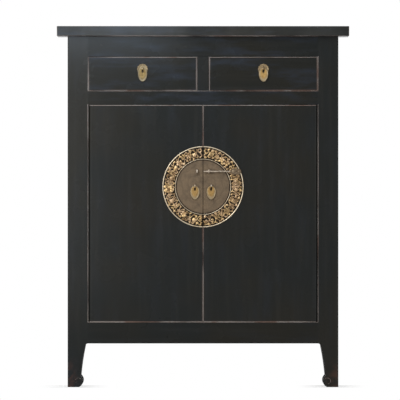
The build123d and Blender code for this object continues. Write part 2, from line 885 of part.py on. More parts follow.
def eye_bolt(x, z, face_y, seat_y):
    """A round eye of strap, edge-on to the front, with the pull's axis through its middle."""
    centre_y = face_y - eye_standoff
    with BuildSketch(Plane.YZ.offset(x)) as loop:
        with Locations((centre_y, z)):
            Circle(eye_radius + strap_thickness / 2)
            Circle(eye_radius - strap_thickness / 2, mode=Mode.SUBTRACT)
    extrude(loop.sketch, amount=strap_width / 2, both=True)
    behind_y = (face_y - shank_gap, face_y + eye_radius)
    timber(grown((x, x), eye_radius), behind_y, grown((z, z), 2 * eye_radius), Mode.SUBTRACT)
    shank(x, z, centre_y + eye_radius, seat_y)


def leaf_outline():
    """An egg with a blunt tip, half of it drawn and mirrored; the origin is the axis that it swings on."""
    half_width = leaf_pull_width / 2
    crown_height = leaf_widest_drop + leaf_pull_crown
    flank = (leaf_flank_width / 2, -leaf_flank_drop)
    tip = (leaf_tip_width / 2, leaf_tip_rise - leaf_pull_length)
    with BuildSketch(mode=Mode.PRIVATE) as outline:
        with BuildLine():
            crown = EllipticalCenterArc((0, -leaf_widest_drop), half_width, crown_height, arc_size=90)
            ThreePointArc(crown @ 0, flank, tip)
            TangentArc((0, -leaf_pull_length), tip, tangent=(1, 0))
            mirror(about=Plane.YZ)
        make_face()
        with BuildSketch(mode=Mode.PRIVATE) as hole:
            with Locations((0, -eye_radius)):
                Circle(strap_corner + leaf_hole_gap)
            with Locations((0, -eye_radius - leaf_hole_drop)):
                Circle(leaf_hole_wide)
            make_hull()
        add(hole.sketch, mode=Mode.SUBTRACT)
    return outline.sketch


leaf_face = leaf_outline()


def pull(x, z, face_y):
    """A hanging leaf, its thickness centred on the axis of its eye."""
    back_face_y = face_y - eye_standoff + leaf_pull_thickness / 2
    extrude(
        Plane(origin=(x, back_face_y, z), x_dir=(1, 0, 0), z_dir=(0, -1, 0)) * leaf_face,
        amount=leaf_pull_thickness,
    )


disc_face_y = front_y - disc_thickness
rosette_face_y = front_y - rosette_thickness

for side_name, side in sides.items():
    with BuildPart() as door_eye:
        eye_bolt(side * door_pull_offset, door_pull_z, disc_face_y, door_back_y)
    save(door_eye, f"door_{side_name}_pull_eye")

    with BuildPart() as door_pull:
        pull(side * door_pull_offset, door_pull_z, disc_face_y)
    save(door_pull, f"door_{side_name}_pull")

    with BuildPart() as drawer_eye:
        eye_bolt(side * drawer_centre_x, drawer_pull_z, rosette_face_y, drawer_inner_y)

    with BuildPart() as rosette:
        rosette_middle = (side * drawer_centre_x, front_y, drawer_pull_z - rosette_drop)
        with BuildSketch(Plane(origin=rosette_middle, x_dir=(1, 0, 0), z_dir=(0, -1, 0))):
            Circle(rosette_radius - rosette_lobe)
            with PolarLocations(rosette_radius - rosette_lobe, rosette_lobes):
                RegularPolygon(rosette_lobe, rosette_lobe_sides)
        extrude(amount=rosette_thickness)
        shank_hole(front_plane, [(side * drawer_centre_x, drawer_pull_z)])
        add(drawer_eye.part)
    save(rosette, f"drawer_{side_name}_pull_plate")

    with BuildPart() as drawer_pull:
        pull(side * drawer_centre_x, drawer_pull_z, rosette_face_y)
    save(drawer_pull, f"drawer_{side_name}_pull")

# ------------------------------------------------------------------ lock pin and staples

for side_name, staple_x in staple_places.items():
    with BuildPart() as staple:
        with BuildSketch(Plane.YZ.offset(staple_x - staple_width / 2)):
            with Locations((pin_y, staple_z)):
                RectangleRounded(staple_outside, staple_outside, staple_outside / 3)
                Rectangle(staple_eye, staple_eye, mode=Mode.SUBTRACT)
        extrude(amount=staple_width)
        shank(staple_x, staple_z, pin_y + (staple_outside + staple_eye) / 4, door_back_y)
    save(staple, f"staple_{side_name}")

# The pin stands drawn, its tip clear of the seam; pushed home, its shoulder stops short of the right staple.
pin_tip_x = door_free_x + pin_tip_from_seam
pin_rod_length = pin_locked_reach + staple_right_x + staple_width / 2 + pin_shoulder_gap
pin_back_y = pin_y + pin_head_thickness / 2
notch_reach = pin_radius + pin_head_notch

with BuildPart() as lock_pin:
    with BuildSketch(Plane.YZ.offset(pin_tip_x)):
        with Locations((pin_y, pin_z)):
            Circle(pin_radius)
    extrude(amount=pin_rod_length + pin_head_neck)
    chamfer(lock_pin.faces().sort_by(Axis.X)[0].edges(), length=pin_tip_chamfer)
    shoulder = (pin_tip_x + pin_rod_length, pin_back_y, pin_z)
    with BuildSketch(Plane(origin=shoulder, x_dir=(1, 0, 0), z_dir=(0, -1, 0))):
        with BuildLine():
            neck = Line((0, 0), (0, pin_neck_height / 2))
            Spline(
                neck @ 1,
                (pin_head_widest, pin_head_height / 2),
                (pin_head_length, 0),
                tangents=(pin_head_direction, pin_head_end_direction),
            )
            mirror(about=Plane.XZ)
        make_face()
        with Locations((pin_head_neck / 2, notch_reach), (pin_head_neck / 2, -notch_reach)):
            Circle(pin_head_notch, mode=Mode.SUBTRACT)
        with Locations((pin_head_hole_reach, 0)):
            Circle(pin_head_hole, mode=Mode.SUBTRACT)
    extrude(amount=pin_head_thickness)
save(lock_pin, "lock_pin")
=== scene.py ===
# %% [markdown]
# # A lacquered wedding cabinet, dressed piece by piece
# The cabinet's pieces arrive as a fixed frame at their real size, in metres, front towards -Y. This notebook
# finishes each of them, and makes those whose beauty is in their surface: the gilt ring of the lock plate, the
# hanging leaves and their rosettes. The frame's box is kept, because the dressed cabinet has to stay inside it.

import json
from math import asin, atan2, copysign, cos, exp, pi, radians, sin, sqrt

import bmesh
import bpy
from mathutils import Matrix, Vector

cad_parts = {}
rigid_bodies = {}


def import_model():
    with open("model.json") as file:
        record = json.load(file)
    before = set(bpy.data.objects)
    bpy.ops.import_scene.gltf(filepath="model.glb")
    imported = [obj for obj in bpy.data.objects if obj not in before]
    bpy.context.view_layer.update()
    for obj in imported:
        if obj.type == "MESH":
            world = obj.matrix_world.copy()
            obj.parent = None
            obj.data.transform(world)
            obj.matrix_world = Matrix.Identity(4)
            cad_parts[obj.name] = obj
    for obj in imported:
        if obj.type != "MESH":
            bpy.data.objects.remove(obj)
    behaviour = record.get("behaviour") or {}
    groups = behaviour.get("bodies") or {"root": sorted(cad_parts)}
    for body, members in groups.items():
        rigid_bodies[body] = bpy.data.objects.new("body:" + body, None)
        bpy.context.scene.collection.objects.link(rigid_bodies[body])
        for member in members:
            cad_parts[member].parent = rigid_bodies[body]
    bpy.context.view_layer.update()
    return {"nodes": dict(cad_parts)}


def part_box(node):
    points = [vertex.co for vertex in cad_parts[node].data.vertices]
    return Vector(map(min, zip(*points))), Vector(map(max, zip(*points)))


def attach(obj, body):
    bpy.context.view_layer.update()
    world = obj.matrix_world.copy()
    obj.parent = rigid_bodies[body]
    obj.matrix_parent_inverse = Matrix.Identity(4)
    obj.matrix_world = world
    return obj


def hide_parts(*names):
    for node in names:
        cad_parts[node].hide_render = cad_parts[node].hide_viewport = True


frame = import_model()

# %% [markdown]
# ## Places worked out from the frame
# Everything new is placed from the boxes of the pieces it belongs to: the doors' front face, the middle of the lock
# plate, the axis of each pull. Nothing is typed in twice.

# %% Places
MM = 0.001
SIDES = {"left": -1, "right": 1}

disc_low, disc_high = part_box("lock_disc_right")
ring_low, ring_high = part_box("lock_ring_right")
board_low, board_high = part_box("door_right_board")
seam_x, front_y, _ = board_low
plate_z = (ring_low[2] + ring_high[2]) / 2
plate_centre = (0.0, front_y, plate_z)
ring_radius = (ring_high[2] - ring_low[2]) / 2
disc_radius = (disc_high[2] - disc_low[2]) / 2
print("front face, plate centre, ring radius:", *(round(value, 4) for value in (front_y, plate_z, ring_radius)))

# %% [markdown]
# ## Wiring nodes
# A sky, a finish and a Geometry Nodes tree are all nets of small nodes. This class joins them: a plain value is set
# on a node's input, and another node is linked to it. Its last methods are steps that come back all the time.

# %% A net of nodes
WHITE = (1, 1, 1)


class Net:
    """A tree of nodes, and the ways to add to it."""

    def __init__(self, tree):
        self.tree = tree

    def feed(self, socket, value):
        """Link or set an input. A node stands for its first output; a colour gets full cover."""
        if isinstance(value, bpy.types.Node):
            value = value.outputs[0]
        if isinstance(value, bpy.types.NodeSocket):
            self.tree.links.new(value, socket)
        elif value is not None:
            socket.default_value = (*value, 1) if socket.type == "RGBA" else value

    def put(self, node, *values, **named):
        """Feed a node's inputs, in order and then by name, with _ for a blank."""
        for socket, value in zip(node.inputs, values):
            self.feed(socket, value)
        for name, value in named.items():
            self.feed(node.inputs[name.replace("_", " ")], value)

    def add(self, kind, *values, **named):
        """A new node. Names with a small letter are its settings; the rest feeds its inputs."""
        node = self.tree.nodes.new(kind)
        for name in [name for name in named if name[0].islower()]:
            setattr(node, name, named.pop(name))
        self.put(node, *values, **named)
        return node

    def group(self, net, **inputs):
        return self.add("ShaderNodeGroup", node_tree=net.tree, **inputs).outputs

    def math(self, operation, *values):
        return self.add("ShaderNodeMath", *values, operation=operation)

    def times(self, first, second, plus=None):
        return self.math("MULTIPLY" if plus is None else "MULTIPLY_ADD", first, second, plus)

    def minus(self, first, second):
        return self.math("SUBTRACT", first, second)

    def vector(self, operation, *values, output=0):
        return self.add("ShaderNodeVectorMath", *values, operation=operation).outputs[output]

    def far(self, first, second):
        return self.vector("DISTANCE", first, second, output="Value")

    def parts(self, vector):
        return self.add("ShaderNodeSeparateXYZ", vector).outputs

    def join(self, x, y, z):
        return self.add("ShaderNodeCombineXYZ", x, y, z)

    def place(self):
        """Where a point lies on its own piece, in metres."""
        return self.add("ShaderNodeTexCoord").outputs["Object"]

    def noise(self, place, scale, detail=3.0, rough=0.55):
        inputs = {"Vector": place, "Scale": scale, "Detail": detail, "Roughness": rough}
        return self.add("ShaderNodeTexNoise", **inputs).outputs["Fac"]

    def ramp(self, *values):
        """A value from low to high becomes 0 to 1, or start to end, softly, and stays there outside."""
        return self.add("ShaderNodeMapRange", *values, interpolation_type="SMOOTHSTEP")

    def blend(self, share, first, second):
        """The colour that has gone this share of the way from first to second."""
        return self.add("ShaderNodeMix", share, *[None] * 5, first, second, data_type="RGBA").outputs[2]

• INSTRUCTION
Begin at the line containing "notch_reach = pin_radius + pin_head_notch", end at the line containing "before = set(bpy.data.objects)", and reproduce every line in that range exactly, both ends included.

• WRITTEN SOLUTION
notch_reach = pin_radius + pin_head_notch

with BuildPart() as lock_pin:
    with BuildSketch(Plane.YZ.offset(pin_tip_x)):
        with Locations((pin_y, pin_z)):
            Circle(pin_radius)
    extrude(amount=pin_rod_length + pin_head_neck)
    chamfer(lock_pin.faces().sort_by(Axis.X)[0].edges(), length=pin_tip_chamfer)
    shoulder = (pin_tip_x + pin_rod_length, pin_back_y, pin_z)
    with BuildSketch(Plane(origin=shoulder, x_dir=(1, 0, 0), z_dir=(0, -1, 0))):
        with BuildLine():
            neck = Line((0, 0), (0, pin_neck_height / 2))
            Spline(
                neck @ 1,
                (pin_head_widest, pin_head_height / 2),
                (pin_head_length, 0),
                tangents=(pin_head_direction, pin_head_end_direction),
            )
            mirror(about=Plane.XZ)
        make_face()
        with Locations((pin_head_neck / 2, notch_reach), (pin_head_neck / 2, -notch_reach)):
            Circle(pin_head_notch, mode=Mode.SUBTRACT)
        with Locations((pin_head_hole_reach, 0)):
            Circle(pin_head_hole, mode=Mode.SUBTRACT)
    extrude(amount=pin_head_thickness)
save(lock_pin, "lock_pin")
=== scene.py ===
# %% [markdown]
# # A lacquered wedding cabinet, dressed piece by piece
# The cabinet's pieces arrive as a fixed frame at their real size, in metres, front towards -Y. This notebook
# finishes each of them, and makes those whose beauty is in their surface: the gilt ring of the lock plate, the
# hanging leaves and their rosettes. The frame's box is kept, because the dressed cabinet has to stay inside it.

import json
from math import asin, atan2, copysign, cos, exp, pi, radians, sin, sqrt

import bmesh
import bpy
from mathutils import Matrix, Vector

cad_parts = {}
rigid_bodies = {}


def import_model():
    with open("model.json") as file:
        record = json.load(file)
    before = set(bpy.data.objects)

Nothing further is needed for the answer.